For those without the time to digest all 533 pages immediately, we have summarised the key points below:

    1. The Court dismissed the Joint Liquidators’ primary case on wrongful trading, namely that the directors knew or ought to have known that insolvent administration/liquidation was inevitable within just 1 month of their appointment; and dismissed the claim in respect of 4 further dates of knowledge. It is good news for directors that the Court took into account the reality on the ground for the BHS directors during a challenging period.
    2. The Court accepted that by 8 September 2015 (the very last of the alternative dates of knowledge pleaded by the JLs) the directors ought to have known that insolvent administration/liquidation was inevitable. In doing so, the Court attached little weight to the top tier professional legal and accounting advice received by the BHS Group and the fact that none of those professionals advised insolvent administration/liquidation inevitable. Throughout the relevant period, the BHS Group instructed and worked closely with some of the most well-regarded and experienced legal and accountancy firms in the UK. The Companies sought and received advice on cash flow, wrongful trading, directors’ duties and in relation to certain transactions. The judgment therefore raises very serious questions of wider importance about the utility of (very expensive) professional advice if directors are unable to rely on it in precisely the circumstances of this claim.
    3. The Court did however agree with the arguments made on behalf of the directors that liability should be several due to differing levels of involvement/culpability. Mr Henningson was found liable for 15% of the IND after September 2015 – which meant that he was ordered to pay £6.5m in respect of the wrongful trading claim (as opposed to circa £160m claimed by the JLs).
    4. The Court dismissed 5 of the 8 misfeasant transactions claimed by the JLs because they failed to persuade the Court that any breaches of duty were causative of the loss suffered. Mr Henningson did not ‘cause’ the transactions in any real sense and, where it was alleged that he ‘permitted’ the transactions (i.e. a failure to act), the Court had to consider what would have happened if Mr Henningson complied with his duties. The Court accepted that, had Mr Henningson protested or refused to authorise the transactions, the dominant director and majority shareholder (Mr Chappell) would simply have engineered his removal and the transactions would have taken place in any event. This aspect of the judgment is therefore an important reminder to give causation real thought in “nonfeasance” claims where the allegation is effectively that a passive director permitted a transaction.
    5. Perhaps the most surprising aspect of the judgment is the Court’s acceptance of the Joint Liquidators’ novel claim for “misfeasant trading” from June 2015 in circumstances where it also held that Companies were not cash flow insolvent at this date and insolvent administration/liquidation was not inevitable at this date.

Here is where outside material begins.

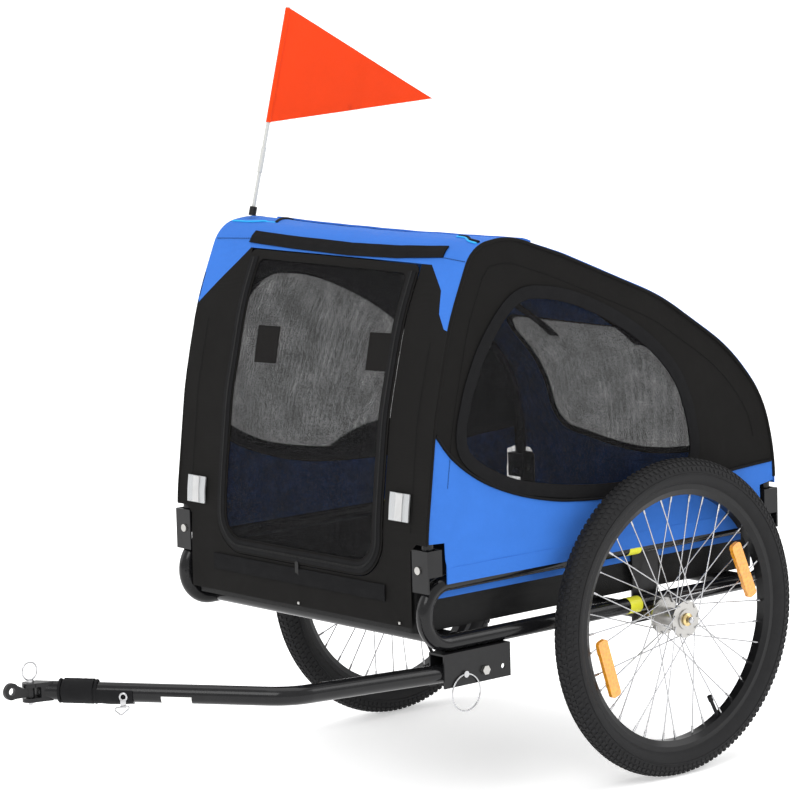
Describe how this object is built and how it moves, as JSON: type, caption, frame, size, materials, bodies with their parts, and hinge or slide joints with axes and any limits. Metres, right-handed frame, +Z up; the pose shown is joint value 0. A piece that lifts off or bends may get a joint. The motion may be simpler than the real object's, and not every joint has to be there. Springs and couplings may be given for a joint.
{
  "type": "bicycle trailer",
  "caption": "Two-wheeled bicycle trailer with a folding fabric cabin, mesh windows, zipped front door, swinging drawbar and safety flag.",
  "frame": {"origin": "on the ground, at the middle of the overall length and width", "axes": "+Z up, -Y the towing direction, +X the trailer's left side"},
  "size_m": [0.7484, 1.3174, 1.2001],
  "materials": {
    "black_tube": "gloss powder coat",
    "black_plate": "satin powder coat",
    "zinc_steel": "bright zinc",
    "chrome_steel": "polished",
    "black_rim": "black anodised",
    "tyre_rubber": "matt with tread",
    "amber_lens": "prismatic",
    "yellow_band": "gloss film",
    "black_fabric": "woven polyester",
    "coated_fabric": "coated, glossy",
    "blue_fabric": "woven polyester",
    "black_mesh": "open mesh",
    "webbing": "woven webbing",
    "flag_fabric": "thin vinyl",
    "fibreglass": "gloss",
    "moulded_black": "moulded",
    "floor_panel": "textured"
  },
  "bodies": {
    "chassis": {"left_base_loop": "black_tube", "right_base_loop": "black_tube", "front_cross_tube": "black_tube", "rear_cross_tube": "black_tube", "axle_beam": "black_tube", "left_axle_plate": "black_plate", "right_axle_plate": "black_plate", "left_stub_axle": "zinc_steel", "right_stub_axle": "zinc_steel", "corner_brackets": "black_plate", "hinge_rivets": "zinc_steel", "drawbar_channel": "black_plate", "pivot_bolt": "zinc_steel", "rail_bands": "yellow_band", "tub": "coated_fabric", "floor_board": "floor_panel", "front_panel": "black_fabric", "roof_cover": "blue_fabric", "rear_panel": "blue_fabric", "rear_window_mesh": "black_mesh", "side_skirts": "blue_fabric", "flag_socket": "moulded_black"},
    "drawbar": {"drawbar_tube": "black_tube", "nose_fork": "black_plate", "safety_strap": "webbing"},
    "ring_pin": {"ring_pin": "chrome_steel"},
    "hitch": {"hitch_plate": "black_plate"},
    "hitch_pin": {"hitch_pin": "chrome_steel"},
    "front_door": {"front_door": "black_fabric", "front_door_mesh": "black_mesh"},
    "zipper_pull": {"zipper_pull": "zinc_steel"},
    "flag": {"flag_pole": "fibreglass", "flag_cloth": "flag_fabric"},
    "left_wheel": {"left_tyre": "tyre_rubber", "left_rim": "black_rim", "left_spokes": "chrome_steel", "left_hub": "zinc_steel", "left_bearings": "chrome_steel", "left_reflectors": "amber_lens"},
    "left_button": {"left_release_button": "chrome_steel"},
    "left_frame": {"left_hoop": "black_tube", "left_side_upper": "black_fabric", "left_side_lower": "blue_fabric", "left_window_mesh": "black_mesh"},
    "left_bar": {"left_cross_bar": "black_tube"},
    "right_wheel": {"right_tyre": "tyre_rubber", "right_rim": "black_rim", "right_spokes": "chrome_steel", "right_hub": "zinc_steel", "right_bearings": "chrome_steel", "right_reflectors": "amber_lens"},
    "right_button": {"right_release_button": "chrome_steel"},
    "right_frame": {"right_hoop": "black_tube", "right_side_upper": "black_fabric", "right_side_lower": "blue_fabric", "right_window_mesh": "black_mesh"},
    "right_bar": {"right_cross_bar": "black_tube"}
  },
  "joints": [
    {"name": "left_wheel_spin", "type": "hinge", "parent": "chassis", "child": "left_wheel", "pos_m": [0.336, 0.37875, 0.25], "axis": [1, 0, 0], "continuous": true},
    {"name": "left_button_push", "type": "slide", "parent": "chassis", "child": "left_button", "axis": [-1, 0, 0], "range_m": [0, 0.004], "stiffness_N_per_m": 400},
    {"name": "left_frame_fold", "type": "hinge", "parent": "chassis", "child": "left_frame", "pos_m": [0.28, 0.37875, 0.386], "axis": [0, -1, 0], "range_deg": [0, 90]},
    {"name": "left_bar_fold", "type": "hinge", "parent": "left_frame", "child": "left_bar", "pos_m": [0.262, 0.05175, 0.85], "axis": [0, -1, 0], "range_deg": [0, 90]},
    {"name": "right_wheel_spin", "type": "hinge", "parent": "chassis", "child": "right_wheel", "pos_m": [-0.336, 0.37875, 0.25], "axis": [1, 0, 0], "continuous": true},
    {"name": "right_button_push", "type": "slide", "parent": "chassis", "child": "right_button", "axis": [1, 0, 0], "range_m": [0, 0.004], "stiffness_N_per_m": 400},
    {"name": "right_frame_fold", "type": "hinge", "parent": "chassis", "child": "right_frame", "pos_m": [-0.28, 0.37875, 0.386], "axis": [0, 1, 0], "range_deg": [0, 76]},
    {"name": "right_bar_fold", "type": "hinge", "parent": "right_frame", "child": "right_bar", "pos_m": [-0.262, 0.05175, 0.85], "axis": [0, 1, 0], "range_deg": [0, 90]},
    {"name": "drawbar_fold", "type": "hinge", "parent": "chassis", "child": "drawbar", "pos_m": [0.2845, 0.00775, 0.222], "axis": [1, 0, 0], "range_deg": [0, 180]},
    {"name": "ring_pin_pull", "type": "slide", "parent": "chassis", "child": "ring_pin", "axis": [1, 0, 0], "range_m": [0, 0.045]},
    {"name": "hitch_yaw", "type": "hinge", "parent": "drawbar", "child": "hitch", "pos_m": [0, -0.61225, 0.246], "axis": [0, 0, 1], "range_deg": [-60, 60]},
    {"name": "hitch_pin_pull", "type": "slide", "parent": "drawbar", "child": "hitch_pin", "axis": [0, 0, 1], "range_m": [0, 0.036]},
    {"name": "front_door_lift", "type": "hinge", "parent": "chassis", "child": "front_door", "pos_m": [0, -0.00895, 0.828], "axis": [-1, 0, 0], "range_deg": [0, 120]},
    {"name": "zipper_pull_swing", "type": "hinge", "parent": "front_door", "child": "zipper_pull", "pos_m": [0, -0.10275, 0.365], "axis": [-1, 0, 0], "range_deg": [0, 150]},
    {"name": "flag_slide", "type": "slide", "parent": "chassis", "child": "flag", "axis": [0, 0.2588, 0.9659], "range_m": [0, 0.12]}
  ],
  "couplings": [
    {"joint": "left_bar_fold", "follows": "left_frame_fold", "ratio": 1},
    {"joint": "right_bar_fold", "follows": "right_frame_fold", "ratio": 1.1842}
  ]
}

Confusingly, the Court found that, had the directors complied with their CA 2006 duties, they would have put the Companies into administration/liquidation in June 2015 (despite finding that insolvent administration/liquidation was merely probable in June 2015 and that wrongful trading did not commence until September 2015).
    6. The judgment also currently leaves open the critical question as to the appropriate level of compensation for this claim of misfeasant trading. It is suggested here that the directors cannot sensibly be held responsible for the entire increase in the net deficiency in circumstances where they are found to have breached their duty in respect of individual transactions only (one would assume the loss would be the discrete loss caused as a result of entering into those transactions) and the Court has found that insolvent liquidation/administration at that time was not inevitable. Loss based on the entire increase in the net deficiency would allow liquidators to shoe-horn wrongful trading into a misfeasance claim and by-pass the stringent knowledge test i.e. that liability only follows where a director knew or ought to have known that insolvent administration/liquidation was “inevitable” (not “probable”).

Lexa Hillard KC and Rachael Earle acted for Mr Henningson.